Most people (including myself) aren’t fully aware of the active volcanoes in the Caucasus Mountains, but sure enough, there are volcanoes that have erupted fairly recently (geologically-speaking). One of the active volcanoes in the Caucasus Mountains of Russia is Mt. Elbrus, just north of the border with Georgia, and it has erupted as recently as ~50 A.D., which for a volcano is the blink of an eye (well, maybe a long blink as blinks go). Elbrus is big – it is the third tallest volcano in the northern hemisphere and appears as a twin-capped composite volcano (somewhat like California’s Shasta – see the image above) reaching over 5,600 meters. Surprisingly little is known outside of Russia about the volcanic history of Elbrus beyond the most recent eruption almost 2,000 years ago, but it appears to behave much like many continental composite volcanoes – dacitic lava flows (one of which travelled 24 km), explosive eruptions and, currently, weak fumarolic activity and hot springs on the edifice itself. Some very recent research on Elbrus suggests the volcano has been active for over 200,000 years and might be a candidate for a caldera-collapse eruption (which wouldn’t be the first in the area), but the latter is speculation.

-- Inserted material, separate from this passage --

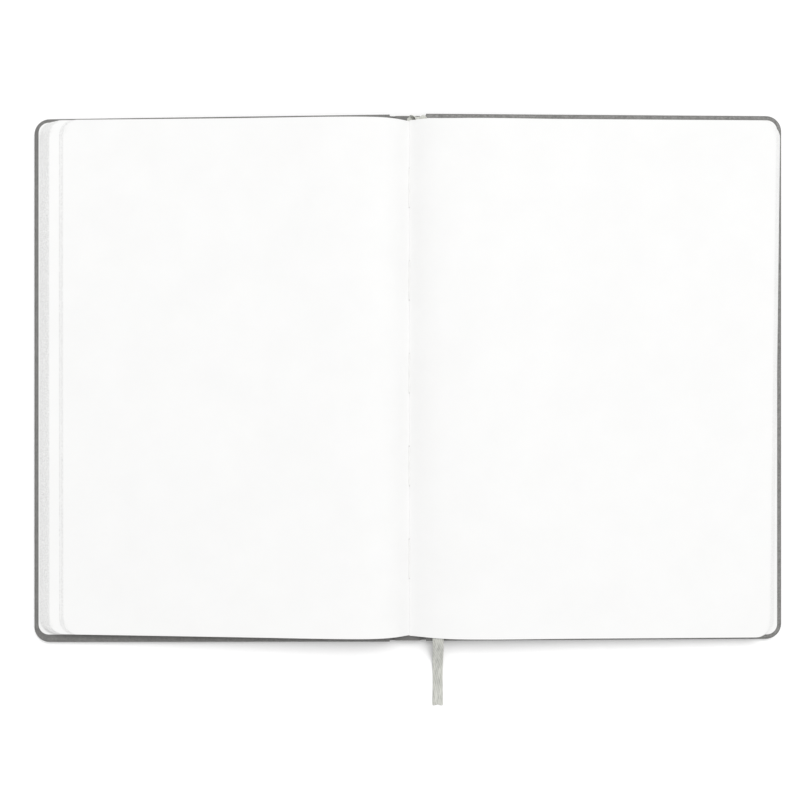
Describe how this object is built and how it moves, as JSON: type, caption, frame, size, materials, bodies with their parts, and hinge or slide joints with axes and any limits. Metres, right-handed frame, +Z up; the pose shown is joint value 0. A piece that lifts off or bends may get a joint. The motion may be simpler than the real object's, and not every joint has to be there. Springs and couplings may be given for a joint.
{
  "type": "sketchbook",
  "caption": "Hardcover sewn sketchbook lying open, with rounded leather-look covers, blank pages and a ribbon marker.",
  "frame": {"origin": "middle of the open book's footprint, on the surface it lies on", "axes": "+X from the spine to the back cover's fore-edge, +Y to the head of the pages, +Z up"},
  "size_m": [0.3076, 0.2435, 0.0157],
  "materials": {
    "cover_leather": "fine-grained matt imitation leather",
    "grey_board": "raw grey bookbinding board",
    "endpaper": "smooth white endpaper",
    "page_paper": "white drawing paper with a fine tooth",
    "thread": "waxed linen thread",
    "lining_paper": "brown lining paper",
    "gauze": "open cotton gauze",
    "ribbon": "woven satin ribbon, pale warm grey"
  },
  "bodies": {
    "spine": {"spine_strip": "grey_board", "spine_skin": "cover_leather", "spine_lining": "lining_paper", "mull": "gauze", "section_folds": "page_paper", "sewing_thread": "thread", "ribbon_anchor": "ribbon", "ribbon_head": "ribbon"},
    "front_cover": {"front_cover_skin": "cover_leather", "front_board": "grey_board", "front_mull_flap": "gauze", "front_pastedown": "endpaper"},
    "back_cover": {"back_cover_skin": "cover_leather", "back_board": "grey_board", "back_mull_flap": "gauze", "back_pastedown": "endpaper"},
    "front_flyleaf": {"front_flyleaf": "endpaper"},
    "section_01": {"section_01": "page_paper"},
    "section_02": {"section_02": "page_paper"},
    "section_03": {"section_03": "page_paper"},
    "section_04": {"section_04": "page_paper"},
    "section_05": {"section_05": "page_paper"},
    "section_06_front": {"section_06_front": "page_paper"},
    "back_flyleaf": {"back_flyleaf": "endpaper"},
    "section_12": {"section_12": "page_paper"},
    "section_11": {"section_11": "page_paper"},
    "section_10": {"section_10": "page_paper", "ribbon": "ribbon"},
    "section_09": {"section_09": "page_paper"},
    "section_08": {"section_08": "page_paper"},
    "section_07": {"section_07": "page_paper"},
    "section_06_back": {"section_06_back": "page_paper"}
  },
  "joints": [
    {"name": "front_cover_hinge", "type": "hinge", "parent": "spine", "child": "front_cover", "pos_m": [-0.00504, 0, 0.00731], "axis": [0, 1, 0], "range_deg": [0, 91.8]},
    {"name": "back_cover_hinge", "type": "hinge", "parent": "spine", "child": "back_cover", "pos_m": [0.00504, 0, 0.00731], "axis": [0, -1, 0], "range_deg": [0, 91.8]},
    {"name": "front_flyleaf_turn", "type": "hinge", "parent": "spine", "child": "front_flyleaf", "pos_m": [-0.00509, 0, 0.00726], "axis": [0, 1, 0], "range_deg": [0, 91.8]},
    {"name": "section_01_turn", "type": "hinge", "parent": "spine", "child": "section_01", "pos_m": [-0.00506, 0, 0.00754], "axis": [0, 1, 0], "range_deg": [0, 91.9]},
    {"name": "section_02_turn", "type": "hinge", "parent": "spine", "child": "section_02", "pos_m": [-0.00494, 0, 0.00847], "axis": [0, 1, 0], "range_deg": [0, 92.21]},
    {"name": "section_03_turn", "type": "hinge", "parent": "spine", "child": "section_03", "pos_m": [-0.00482, 0, 0.0094], "axis": [0, 1, 0], "range_deg": [0, 92.52]},
    {"name": "section_04_turn", "type": "hinge", "parent": "spine", "child": "section_04", "pos_m": [-0.0047, 0, 0.01034], "axis": [0, 1, 0], "range_deg": [0, 92.83]},
    {"name": "section_05_turn", "type": "hinge", "parent": "spine", "child": "section_05", "pos_m": [-0.00459, 0, 0.01128], "axis": [0, 1, 0], "range_deg": [0, 93.14]},
    {"name": "section_06_front_turn", "type": "hinge", "parent": "spine", "child": "section_06_front", "pos_m": [-0.00221, 0, 0.01462], "axis": [0, 1, 0], "range_deg": [0, 93.46]},
    {"name": "back_flyleaf_turn", "type": "hinge", "parent": "spine", "child": "back_flyleaf", "pos_m": [0.00509, 0, 0.00726], "axis": [0, -1, 0], "range_deg": [0, 91.8]},
    {"name": "section_12_turn", "type": "hinge", "parent": "spine", "child": "section_12", "pos_m": [0.00503, 0, 0.00732], "axis": [0, -1, 0], "range_deg": [0, 91.8]},
    {"name": "section_11_turn", "type": "hinge", "parent": "spine", "child": "section_11", "pos_m": [0.00483, 0, 0.00753], "axis": [0, -1, 0], "range_deg": [0, 91.8]},
    {"name": "section_10_turn", "type": "hinge", "parent": "spine", "child": "section_10", "pos_m": [0.00463, 0, 0.00773], "axis": [0, -1, 0], "range_deg": [0, 91.8]},
    {"name": "section_09_turn", "type": "hinge", "parent": "spine", "child": "section_09", "pos_m": [0.00429, 0, 0.00809], "axis": [0, -1, 0], "range_deg": [0, 91.8]},
    {"name": "section_08_turn", "type": "hinge", "parent": "spine", "child": "section_08", "pos_m": [0.00409, 0, 0.00829], "axis": [0, -1, 0], "range_deg": [0, 91.8]},
    {"name": "section_07_turn", "type": "hinge", "parent": "spine", "child": "section_07", "pos_m": [0.00388, 0, 0.0085], "axis": [0, -1, 0], "range_deg": [0, 91.8]},
    {"name": "section_06_back_turn", "type": "hinge", "parent": "spine", "child": "section_06_back", "pos_m": [0.00368, 0, 0.00871], "axis": [0, -1, 0], "range_deg": [0, 91.8]}
  ],
  "couplings": [
    {"joint": "front_flyleaf_turn", "follows": "front_cover_hinge", "ratio": 1},
    {"joint": "section_01_turn", "follows": "front_cover_hinge", "ratio": 1.001},
    {"joint": "section_02_turn", "follows": "front_cover_hinge", "ratio": 1.0044},
    {"joint": "section_03_turn", "follows": "front_cover_hinge", "ratio": 1.0078},
    {"joint": "section_04_turn", "follows": "front_cover_hinge", "ratio": 1.0112},
    {"joint": "section_05_turn", "follows": "front_cover_hinge", "ratio": 1.0146},
    {"joint": "section_06_front_turn", "follows": "front_cover_hinge", "ratio": 1.018},
    {"joint": "back_flyleaf_turn", "follows": "back_cover_hinge", "ratio": 1},
    {"joint": "section_12_turn", "follows": "back_cover_hinge", "ratio": 1},
    {"joint": "section_11_turn", "follows": "back_cover_hinge", "ratio": 1},
    {"joint": "section_10_turn", "follows": "back_cover_hinge", "ratio": 1},
    {"joint": "section_09_turn", "follows": "back_cover_hinge", "ratio": 1},
    {"joint": "section_08_turn", "follows": "back_cover_hinge", "ratio": 1},
    {"joint": "section_07_turn", "follows": "back_cover_hinge", "ratio": 1},
    {"joint": "section_06_back_turn", "follows": "back_cover_hinge", "ratio": 1}
  ]
}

All of this makes it surprising to stumble across a news article talking up the threat of an eruption at Elbrus. The title leaves much to be desired (“Scientists predicting Elbrus eruption”) as the article actually goes on to say that scientists from the Elbrus Scientific Research Centre of Moscow State University noted that there is still persistent fumarolic activity at the summit of the volcano, suggesting that there is still magma relatively near the surface (within a few kilometers). The real threat at Elbrus is the glaciers and snow on the volcano that could catastrophically melt if the volcano were to erupt – thus the call by the ESRC for increased monitoring of the volcano – both in the form of seismometers and gas measurements. Clearly, that sounds like a good idea for any large volcanic system with thousands of people living nearby.